**DO THIS:**
Print the lines beginning with the one that contains "Continue the Blender" and ending with the one that contains "# Everything here", exactly, both included, and no other lines.
::: DATA SHOWN
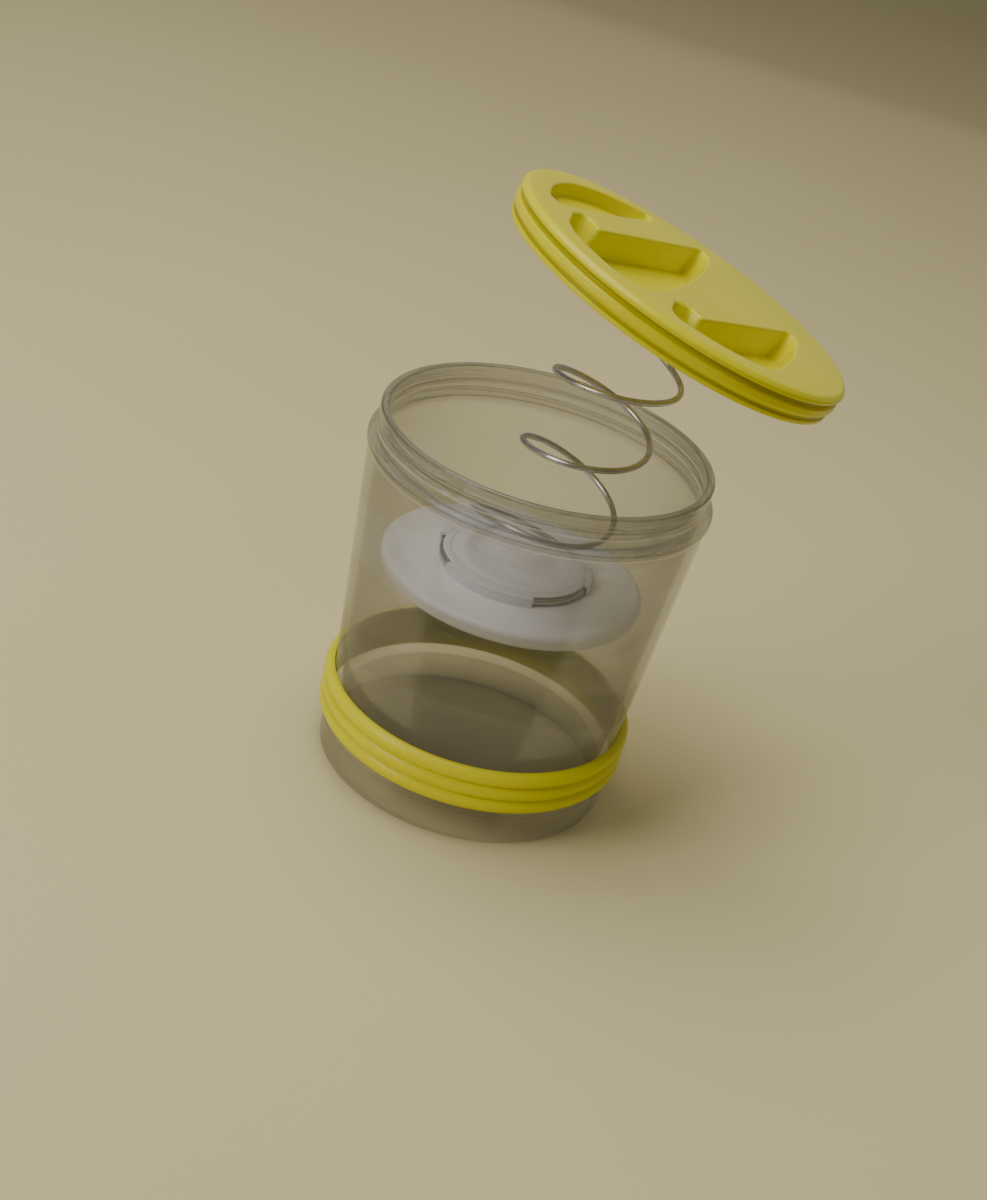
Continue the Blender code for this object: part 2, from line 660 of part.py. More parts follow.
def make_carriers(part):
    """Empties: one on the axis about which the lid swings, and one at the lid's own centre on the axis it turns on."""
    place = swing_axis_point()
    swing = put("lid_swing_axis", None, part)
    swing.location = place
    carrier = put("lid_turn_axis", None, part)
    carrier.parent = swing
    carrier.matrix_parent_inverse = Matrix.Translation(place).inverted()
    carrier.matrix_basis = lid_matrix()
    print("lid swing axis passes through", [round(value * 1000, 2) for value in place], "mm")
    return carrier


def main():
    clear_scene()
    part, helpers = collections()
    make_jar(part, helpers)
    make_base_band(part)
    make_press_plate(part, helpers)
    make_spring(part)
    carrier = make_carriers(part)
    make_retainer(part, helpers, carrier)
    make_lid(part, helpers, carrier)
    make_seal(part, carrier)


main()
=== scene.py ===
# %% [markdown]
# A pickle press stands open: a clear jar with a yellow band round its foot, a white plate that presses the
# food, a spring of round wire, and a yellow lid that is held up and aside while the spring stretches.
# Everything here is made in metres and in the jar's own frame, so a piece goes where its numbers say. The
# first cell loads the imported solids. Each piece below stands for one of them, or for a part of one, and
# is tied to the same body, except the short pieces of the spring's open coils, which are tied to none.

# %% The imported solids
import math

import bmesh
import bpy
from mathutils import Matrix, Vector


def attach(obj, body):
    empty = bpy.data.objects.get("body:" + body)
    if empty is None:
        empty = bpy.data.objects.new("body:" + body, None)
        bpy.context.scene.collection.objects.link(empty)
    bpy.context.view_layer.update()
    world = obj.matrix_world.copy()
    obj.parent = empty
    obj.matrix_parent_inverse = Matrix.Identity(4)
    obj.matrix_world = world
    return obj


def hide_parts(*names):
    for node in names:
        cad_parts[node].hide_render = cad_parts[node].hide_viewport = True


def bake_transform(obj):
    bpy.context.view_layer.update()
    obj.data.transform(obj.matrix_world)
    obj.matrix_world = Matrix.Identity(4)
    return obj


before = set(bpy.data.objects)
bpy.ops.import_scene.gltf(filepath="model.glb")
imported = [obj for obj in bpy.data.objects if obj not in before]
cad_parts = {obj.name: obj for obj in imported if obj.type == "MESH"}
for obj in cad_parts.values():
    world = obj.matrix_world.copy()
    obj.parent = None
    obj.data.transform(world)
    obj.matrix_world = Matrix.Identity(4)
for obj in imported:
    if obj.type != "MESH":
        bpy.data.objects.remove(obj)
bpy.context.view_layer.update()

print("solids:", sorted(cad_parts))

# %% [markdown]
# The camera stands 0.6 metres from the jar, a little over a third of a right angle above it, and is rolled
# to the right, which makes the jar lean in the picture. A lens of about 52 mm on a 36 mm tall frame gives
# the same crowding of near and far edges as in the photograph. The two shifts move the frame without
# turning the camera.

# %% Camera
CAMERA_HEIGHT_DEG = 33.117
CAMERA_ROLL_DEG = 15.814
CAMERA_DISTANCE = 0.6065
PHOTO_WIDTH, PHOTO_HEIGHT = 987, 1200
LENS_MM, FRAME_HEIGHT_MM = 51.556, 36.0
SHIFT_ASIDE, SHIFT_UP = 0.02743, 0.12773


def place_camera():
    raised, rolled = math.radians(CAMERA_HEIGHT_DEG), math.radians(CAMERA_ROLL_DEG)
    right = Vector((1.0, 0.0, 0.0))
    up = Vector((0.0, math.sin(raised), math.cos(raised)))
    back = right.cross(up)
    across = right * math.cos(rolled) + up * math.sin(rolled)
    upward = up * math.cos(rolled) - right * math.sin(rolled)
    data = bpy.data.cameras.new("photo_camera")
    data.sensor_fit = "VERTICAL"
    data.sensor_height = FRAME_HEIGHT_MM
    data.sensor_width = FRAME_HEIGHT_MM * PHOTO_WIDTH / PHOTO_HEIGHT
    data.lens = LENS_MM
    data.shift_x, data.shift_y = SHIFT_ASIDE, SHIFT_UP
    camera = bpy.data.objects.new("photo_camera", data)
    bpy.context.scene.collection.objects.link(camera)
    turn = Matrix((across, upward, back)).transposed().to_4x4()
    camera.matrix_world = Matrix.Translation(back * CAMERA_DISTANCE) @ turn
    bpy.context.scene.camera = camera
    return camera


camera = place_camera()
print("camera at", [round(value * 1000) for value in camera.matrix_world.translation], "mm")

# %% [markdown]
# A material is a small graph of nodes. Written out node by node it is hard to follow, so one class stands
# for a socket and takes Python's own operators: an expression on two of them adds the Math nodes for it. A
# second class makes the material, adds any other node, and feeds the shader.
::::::
::: DATA SHOWN
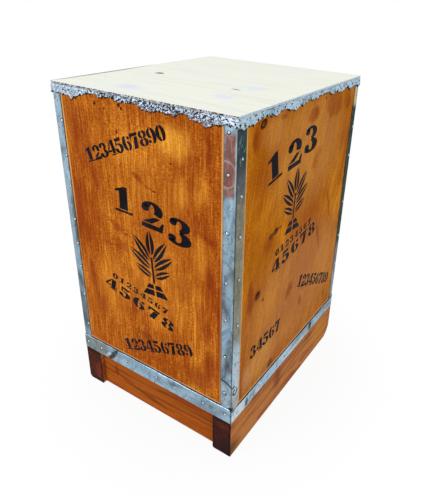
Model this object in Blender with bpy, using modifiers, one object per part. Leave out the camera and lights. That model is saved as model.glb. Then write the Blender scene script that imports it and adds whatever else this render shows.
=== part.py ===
::::::
::: DATA SHOWN
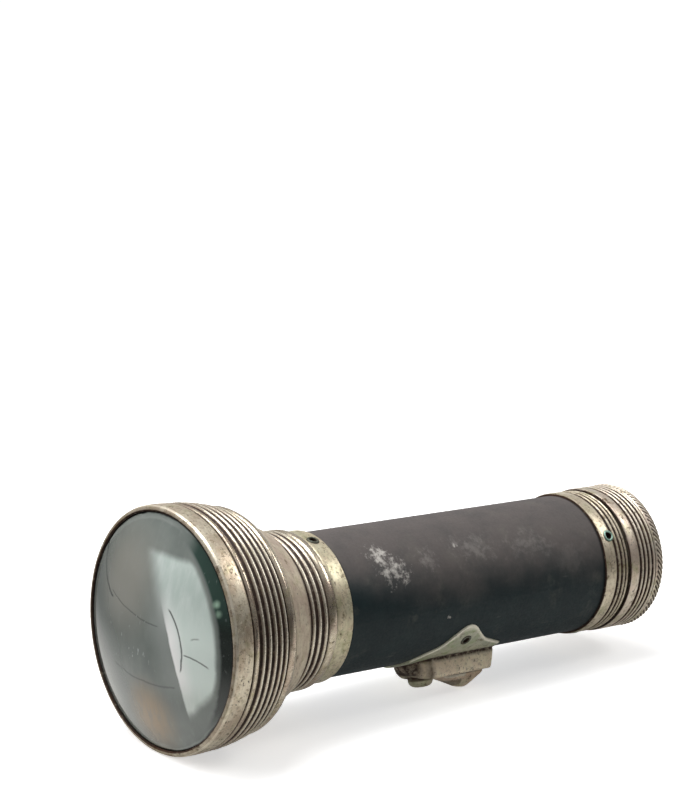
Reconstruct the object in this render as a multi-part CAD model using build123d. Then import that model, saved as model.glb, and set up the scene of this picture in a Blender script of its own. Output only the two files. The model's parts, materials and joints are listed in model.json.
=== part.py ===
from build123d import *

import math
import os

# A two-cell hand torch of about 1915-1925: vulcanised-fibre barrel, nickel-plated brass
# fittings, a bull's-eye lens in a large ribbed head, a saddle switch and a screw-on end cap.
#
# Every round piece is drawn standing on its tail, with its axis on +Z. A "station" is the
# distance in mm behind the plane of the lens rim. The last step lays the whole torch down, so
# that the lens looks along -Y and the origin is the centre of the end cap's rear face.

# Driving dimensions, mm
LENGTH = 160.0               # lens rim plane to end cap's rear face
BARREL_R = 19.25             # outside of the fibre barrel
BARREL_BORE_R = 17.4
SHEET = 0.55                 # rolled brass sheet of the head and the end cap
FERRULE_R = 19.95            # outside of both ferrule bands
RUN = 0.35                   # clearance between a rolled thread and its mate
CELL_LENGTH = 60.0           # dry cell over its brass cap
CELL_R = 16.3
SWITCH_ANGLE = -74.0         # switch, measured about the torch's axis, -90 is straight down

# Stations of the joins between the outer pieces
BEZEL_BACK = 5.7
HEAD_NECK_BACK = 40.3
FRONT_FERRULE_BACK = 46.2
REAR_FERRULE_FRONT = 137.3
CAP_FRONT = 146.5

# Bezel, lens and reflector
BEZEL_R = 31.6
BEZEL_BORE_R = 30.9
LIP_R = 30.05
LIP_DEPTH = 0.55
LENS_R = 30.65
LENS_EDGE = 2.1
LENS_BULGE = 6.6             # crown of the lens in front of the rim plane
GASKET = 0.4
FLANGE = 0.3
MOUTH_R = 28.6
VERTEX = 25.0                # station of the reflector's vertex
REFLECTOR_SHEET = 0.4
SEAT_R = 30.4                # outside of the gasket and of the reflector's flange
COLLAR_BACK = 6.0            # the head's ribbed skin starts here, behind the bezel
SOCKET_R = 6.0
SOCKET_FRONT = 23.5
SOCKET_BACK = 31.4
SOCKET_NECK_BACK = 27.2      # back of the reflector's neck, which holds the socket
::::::
**OUTPUT FOR THIS TASK:**
Continue the Blender code for this object: part 2, from line 660 of part.py. More parts follow.
def make_carriers(part):
    """Empties: one on the axis about which the lid swings, and one at the lid's own centre on the axis it turns on."""
    place = swing_axis_point()
    swing = put("lid_swing_axis", None, part)
    swing.location = place
    carrier = put("lid_turn_axis", None, part)
    carrier.parent = swing
    carrier.matrix_parent_inverse = Matrix.Translation(place).inverted()
    carrier.matrix_basis = lid_matrix()
    print("lid swing axis passes through", [round(value * 1000, 2) for value in place], "mm")
    return carrier


def main():
    clear_scene()
    part, helpers = collections()
    make_jar(part, helpers)
    make_base_band(part)
    make_press_plate(part, helpers)
    make_spring(part)
    carrier = make_carriers(part)
    make_retainer(part, helpers, carrier)
    make_lid(part, helpers, carrier)
    make_seal(part, carrier)


main()
=== scene.py ===
# %% [markdown]
# A pickle press stands open: a clear jar with a yellow band round its foot, a white plate that presses the
# food, a spring of round wire, and a yellow lid that is held up and aside while the spring stretches.
# Everything here is made in metres and in the jar's own frame, so a piece goes where its numbers say. The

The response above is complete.